LP: Is that kind of support a sign that there’s something wrong with the idea of carbon dividends?

JB: It’s important to distinguish the baby from the bathwater. I think there are two specific features of the CLC plan that made it palatable to some oil-and-gas firms. The first is the initial carbon price: $40 per ton of carbon dioxide. This would be enough to spur the shutdown of coal-burning power plants in favor of natural gas-fired plants, expanding the market for gas producers, while not being high enough to make a serious dent in demand for transportation fuels. The plan was vague on how the price would increase over time, but for Big Oil $40 may be just about the sweet spot.

The second inducement was a curious line of legalese inserted in the CLC plan saying that carbon taxes “would make possible an end to federal and state tort liability for emitters.” There is no intrinsic connection whatsoever between a liability waiver and carbon dividends. I can only surmise that this was put in as a carrot for the corporations. If so, and if this was enough to get them to sign on, it reveals just how deep the anxiety runs in boardrooms about the prospect of being held to account for the colossal harm that fossil fuel corporations have inflicted on people and the planet. The precedents of Big Tobacco, the demise of Union Carbide after the Bhopal chemical disaster, and the bankruptcy of Johns-Manville Corporation due to asbestos liability are instructive here. I regard corporate liability as a valuable bargaining tool that should not be relinquished lightly.

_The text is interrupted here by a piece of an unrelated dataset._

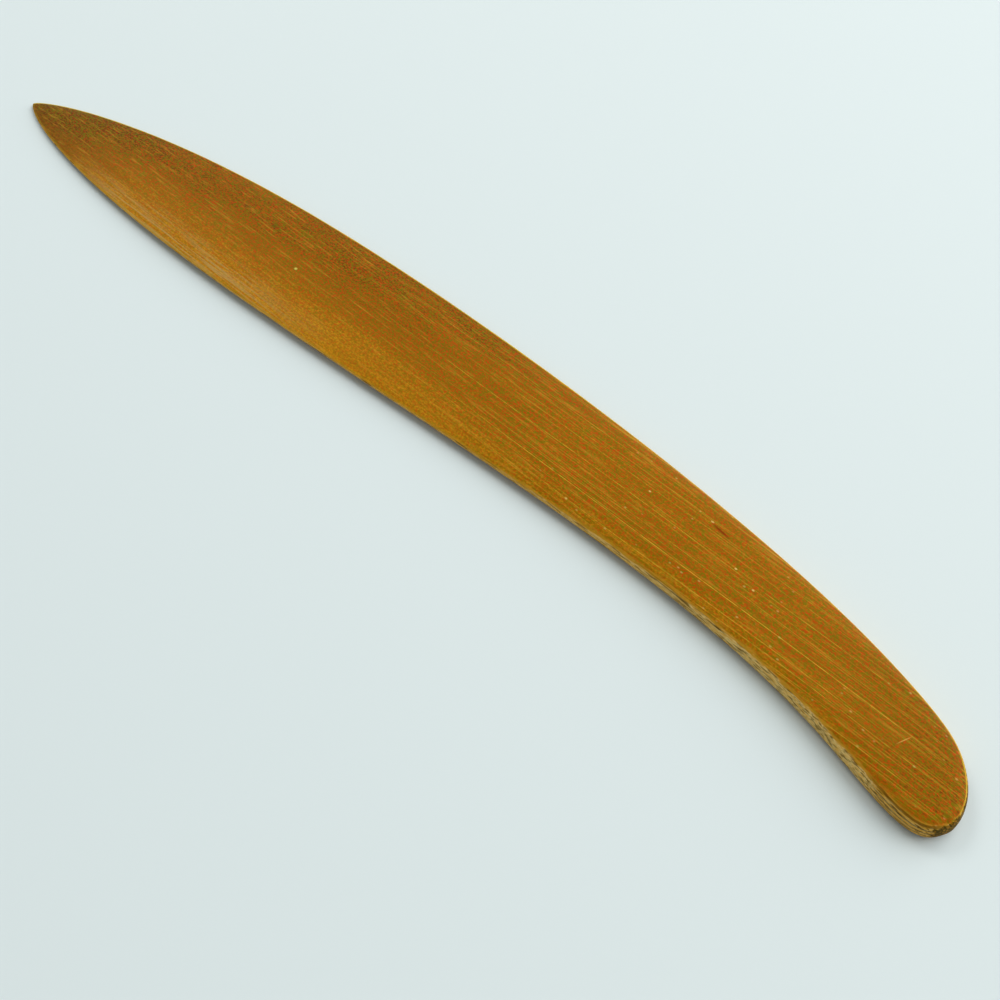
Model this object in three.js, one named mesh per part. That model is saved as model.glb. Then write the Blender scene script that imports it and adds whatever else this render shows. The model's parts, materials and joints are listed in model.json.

In speaking to diverse audiences about carbon dividends, I’ve often been asked, “This seems like a great idea – why haven’t I heard of it before?” I explain that it’s because no one stands to get rich from carbon dividends. No big-money interests are paying anyone to publicize the idea. The only way we will get carbon dividends – and the only way we will see effective solutions to the climate crisis – is for the people to join together and demand them. That is the bottom-line message of the book.